Le Vieux Longueuil
Le vieux Longueuil s'en va, comme le vieux Montréal et le vieux Partout. C'est fatal, et c'est vaine besogne de vouloir, avec un fétu, enrayer la roue du temps!
Le vieux Longueuil s'en va! Les quelques rues anciennes qui serpentaient encore se redressent et s'élargissent. Des cubes de brique rouge s'insèrent sournoisement entre les robustes constructions d'autrefois, bonnes vieilles et patriarcales demeures, faites de la pierre des champs, coiffées de toits français, aux murs percés d’ouvertures cintrées qui sont comme un dernier souvenir de la rosace morte.
Nos vieilles maisons portent alertement, sur leurs flancs de caillou, la patine ambrée d'un siècle qui a vieilli tant de choses. Nos vieilles maisons ont de vieux volets à plein bois, tenus ouverts par des esses rouillées que les gamins font tourner en passant. Nos vieilles maisons ont des marteaux historiés, incrustés dans le chêne indestructible de la porte.

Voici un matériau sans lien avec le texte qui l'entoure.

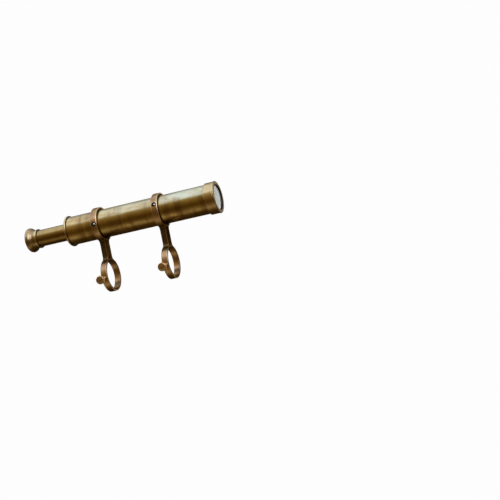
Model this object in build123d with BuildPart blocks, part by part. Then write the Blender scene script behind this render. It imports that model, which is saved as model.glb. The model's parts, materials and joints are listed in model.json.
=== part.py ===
from build123d import *
import math
import os

# Brass finder scope on two brackets.  Millimetres.
# X runs along the sight tube toward the objective, Z up from the clamp rings
# to the sight tube.  Origin: halfway between the clamp rings, on their axis.
# The clamp screws and the sunk tube screws are on the -Y side.

# ---- driving dimensions -------------------------------------------------
tube_r = 22.225                 # main tube, 1 3/4 in outside diameter
tube_wall = 1.6
tube_rear_x = -99.95
tube_front_x = 133.0
push_gap = 0.02                 # radial gap of pieces screwed or pushed together
run_gap = 0.05                  # radial gap of pieces that slide on each other

axis_gap = 80.4                 # clamp-ring axis to sight-tube axis
ring_spacing = 101.6            # centre to centre of the two brackets
ring_width = 10.0
tube_ring_r = 26.8
clamp_ring_r = 25.8
clamp_bore_r = 22.25            # slips over a 1 3/4 in tube
ring_chamfer = 0.6
bore_chamfer = 0.4
post_length = 9.8               # section of the post along the tube
post_width = 16.0               # and across it
post_rounding = 1.8
post_flare = 3.6                # extra half width where the post meets a ring
flare_length = 5.5              # how far the flare reaches beyond the ring

cell_r = 24.5                   # objective cell
cell_rear_x = 129.0
cell_front_x = 145.2
cell_lip_depth = 2.1            # front face to the seat of the lens
cell_lip_r = 18.4
cell_bead_length = 2.6          # the slightly proud bead at the front edge
cell_bead_rise = 0.3
lens_r = 20.4
crown_front_radius = 150.0      # radii of the lens faces
inner_face_radius = 120.0
crown_thickness = 5.3
cement_gap = 0.05
flint_thickness = 2.5           # on the axis

collar_r = 24.35                # rounded collar at the tube's rear end
collar_rear_x = -103.75
collar_bore_r = 15.5
collar_rounding = 1.7
spigot_length = 15.95           # the collar's sleeve inside the main tube
spigot_wall = 2.0

draw_r = 13.25                  # draw tube
draw_wall = 1.2
draw_rear_x = -165.0
draw_front_x = -60.0
stop_ring_length = 4.0

eye_ring_r = 15.3
eye_ring_front_x = -157.8
eye_ring_rear_x = -162.2
eye_ring_rounding = 0.9
cup_r = 19.5                    # widest part of the eye cup
cup_rear_x = -176.0
cup_rim_r = 17.4                # where the outside turns into the dish
cup_neck_r = 14.4
eye_hole_r = 6.5
eye_hole_length = 1.3

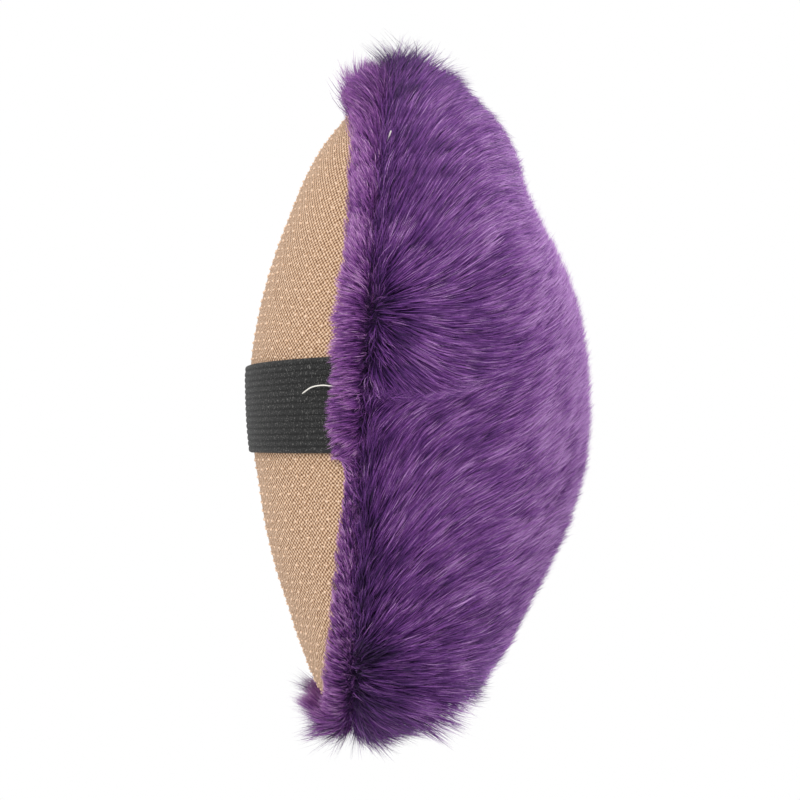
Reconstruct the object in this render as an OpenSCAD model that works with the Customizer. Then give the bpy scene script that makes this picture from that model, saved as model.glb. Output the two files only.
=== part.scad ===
// Hand puppet with a moving mouth: a fur head over a foam core, a lower jaw under a knitted grip panel,
// an elastic strap across the jaw for the thumb, and a cloth hinge between the two halves.
// Millimetres. The origin is on the hinge line, at the middle of its width. +Z runs from the hinge to
// the tip of the mouth, +X from the mouth into the fur head, and the mouth closes on the plane X = 0.

/* [Mouth outline] */
// Length from the hinge to the tip, without fur
mouth_length = 190; // [170:1:210]
// Width at the widest place, without fur
mouth_width = 116; // [108:1:130]
// Squareness of the hinge end, where 2 is an ellipse
hinge_end_squareness = 3; // [2.6:0.1:4]
// Squareness of the tip
tip_squareness = 2.2; // [2:0.1:3]
// Gap between each half and the closing plane
mouth_gap = 0.3; // [0.2:0.1:1]

/* [Head] */
// Height of the foam core above the closing plane
head_height = 56; // [50:1:70]
// Depth of the lying pile with its backing
fur_depth = 9.5; // [6:0.5:12]

/* [Jaw] */
// Depth from the closing plane to the outside of the grip panel
jaw_depth = 37; // [32:1:44]
// Radius of the jaw's outline along its length
jaw_radius = 150; // [145:1:165]
// Thickness of the grip panel's knit
panel_thickness = 1.2; // [0.8:0.1:2]
// Thickness of the fur on the lip strip
lip_depth = 7; // [5:0.5:9]

/* [Strap] */
// Width of the elastic
strap_width = 25.4; // [19:0.2:32]
// Thickness of the elastic
strap_thickness = 1.3; // [1:0.1:1.8]
// Height of the strap's middle above the hinge
strap_z = 90; // [80:1:100]

/* [Mouth plates] */
// Thickness of the felt lining
lining_thickness = 1.5; // [1:0.1:2.5]
// Thickness of the stiff boards
board_thickness = 2.2; // [1.5:0.1:3]
// How far the linings stay inside the outline
lining_inset = 3; // [2.5:0.5:4]
// How far the boards stay inside the outline
board_inset = 5; // [4:0.5:8]

/* [Finger pocket] */
// Inside width of the pocket
pocket_width = 66; // [60:1:70]
// Inside height of the pocket
pocket_height = 18; // [16:1:20]
// How far the pocket reaches above the hinge line
pocket_end_z = 112; // [95:1:125]
// Thickness of the sleeve's cloth
sleeve_thickness = 1.2; // [0.8:0.1:1.5]

/* [Hidden] */

// Points around each ring of a dome, and rings from its rim to its crown
columns = 48;
dome_rings = 9;
crown_scale = 0.1;
half_length = mouth_length / 2;
half_width = mouth_width / 2;
ply_gap = 0.25;

board_x = mouth_gap + lining_thickness;
foam_x = board_x + board_thickness + 0.9;
foam_inset = 3;
backing_inset = 1;
fur_overhang = fur_depth - 1.5;

jaw_foam_scale = 0.96;
jaw_foam_top_scale = 0.9;

// The panel starts under the lip strip, at this share of the outline
panel_edge_scale = 0.945;
lip_middle_scale = 0.9;
lip_inner_scale = 0.86;
lip_inset = 1.5;
lip_edge_depth = 2.2;
notch_headroom = 2.2;
hinge_clearance = 0.5;

pocket_floor_x = foam_x + 1;
pocket_mid_x = pocket_floor_x + sleeve_thickness + pocket_height / 2;
pocket_start_z = 10;
hem_length = 3;
hem_lap = 0.6;

strap_gap = 0.45;
strap_side_gap = 0.6;
strap_half_span = lip_inner_scale * half_width - strap_side_gap;
strap_end_half_span = panel_edge_scale * half_width - strap_side_gap;
strap_steps = 24;
end_steps = 4;
stitch_rows = 2;
stitches_in_row = 6;
stitch_radius = 0.35;
stitch_lift = 0.15;
stitch_share = 0.6;

tape_width = 28;
tape_reach = 16;
tape_thickness = 0.55;
tape_back_z = 2;

function signed_power(v, p) = sign(v) * pow(abs(v), p);

// A point of the mouth outline at angle a from the tip, moved outwards by grow
function outline(a, grow) =
    let (n = cos(a) < 0 ? hinge_end_squareness : tip_squareness)
    [(half_width + grow) * signed_power(sin(a), 2 / n), (half_length + grow) * signed_power(cos(a), 2 / n)];

// One ring of 3-D points at height x, a scaled copy of the outline
function ring(x, scale = 1, grow = 0) = [
    for (i = [0:columns - 1])
        let (p = outline(360 * i / columns, grow))
        [x, scale * p[0], half_length + scale * p[1]]
];

// Depth of the jaw's outer face, at a share of the outline
function jaw_face(scale, inset = 0) =
    jaw_depth - jaw_radius + sqrt(pow(jaw_radius - inset, 2) - pow(half_length * scale, 2));

function rim_to_crown(first = 1) = [
    for (k = [0:dome_rings]) first + (crown_scale - first) * k / dome_rings
];

// Rings of the head, an ellipse on the closing plane, from the height first_x to the crown
function head_rings(height, grow, first_x) =
    let (first = asin((first_x - mouth_gap) / height), last = acos(crown_scale))
    [
        for (k = [0:dome_rings])
            let (turn = first + (last - first) * k / dome_rings)
            ring(mouth_gap + height * sin(turn), cos(turn), grow)
    ];

function jaw_rings(inset, first) = [
    for (s = rim_to_crown(first)) ring(-jaw_face(s, inset), s)
];

function reversed(list) = [for (k = [len(list) - 1:-1:0]) list[k]];

// Faces between ring k and ring m of a stack of rings
function wall(k, m) = [
    for (i = [0:columns - 1])
        let (a = k * columns, c = m * columns, j = (i + 1) % columns)
        each [[a + i, a + j, c + i], [a + j, c + j, c + i]]
];

// The flat face inside ring k, seen from below or from above
function lid(k) = [for (i = [0:columns - 1]) k * columns + i];

// A closed solid; rising is true where the rings are listed towards +X
module skinned(rings, faces, rising) {
    polyhedron(
        points = [for (r = rings) each r],
        faces = rising ? faces : [for (f = faces) reversed(f)]
    );
}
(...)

Nos vieilles maisons, bâties au siècle de la conquête, ont une histoire. Elles ont vu les Bostonnais venir et retourner par le chemin de Chambly; elles ont vu passer les capots bleus des voltigeurs et, vingt-cinq ans plus tard, les tuques rouges des patriotes. Sept ou huit générations ont soulevé le marteau de fer, usé la marche du seuil au pas de leurs allégresses et de leurs deuils, de leurs soucis et de leurs amours. Et les mains sans nombre, mais blanches de femmes, mains tremblantes de vieillards, mains fragiles d'enfants qui, aux innombrables matins et pour accueillir le soleil, ont fait grincer les lourds volets! Si chargées de souvenirs, d'images anciennes, de parfums d'âmes ancestrales et obscurément proches, comme nous voudrions les garder ainsi, les empêcher de mourir tout à fait, nos vieilles maisons!
Mais d'autre part, les gens progressistes se frottent les mains: elles s'en vont une à une les affreuses bicoques! Enfin Longueuil se réveille de son sommeil trois fois séculaire! Il y a enfin du ciment et des rails sur la chaussée!
Hélas! oui! Les autos grondent au fond des garages et Longueuil pue l'essence très comme il faut! Sans compter que l'ère des usines étant enfin ouverte, quelques hautes cheminées éructent toute la journée dans les hauteurs du ciel!...
Bientôt personne ne saura plus que la petite ville riveraine assise sous les hauts feuillages, Longueuil-sous-Bois, Longueuil-des-Barons, est illustre entre toutes les villes du Nouveau Monde. On oubliera que la grande maison de pierre qui faisait autrefois, du côté de l'est, l'angle du Chemin de Chambly et du Bord de l'eau, abrita un berceau où s'éveillèrent à la vie toute une phalange de conquistadors et de faiseurs de pays, qui, sur tout le continent, ont promené leurs épées solidement tenues, et attaché à la grande aventure coloniale de la France, un immortel reflet d'épopée.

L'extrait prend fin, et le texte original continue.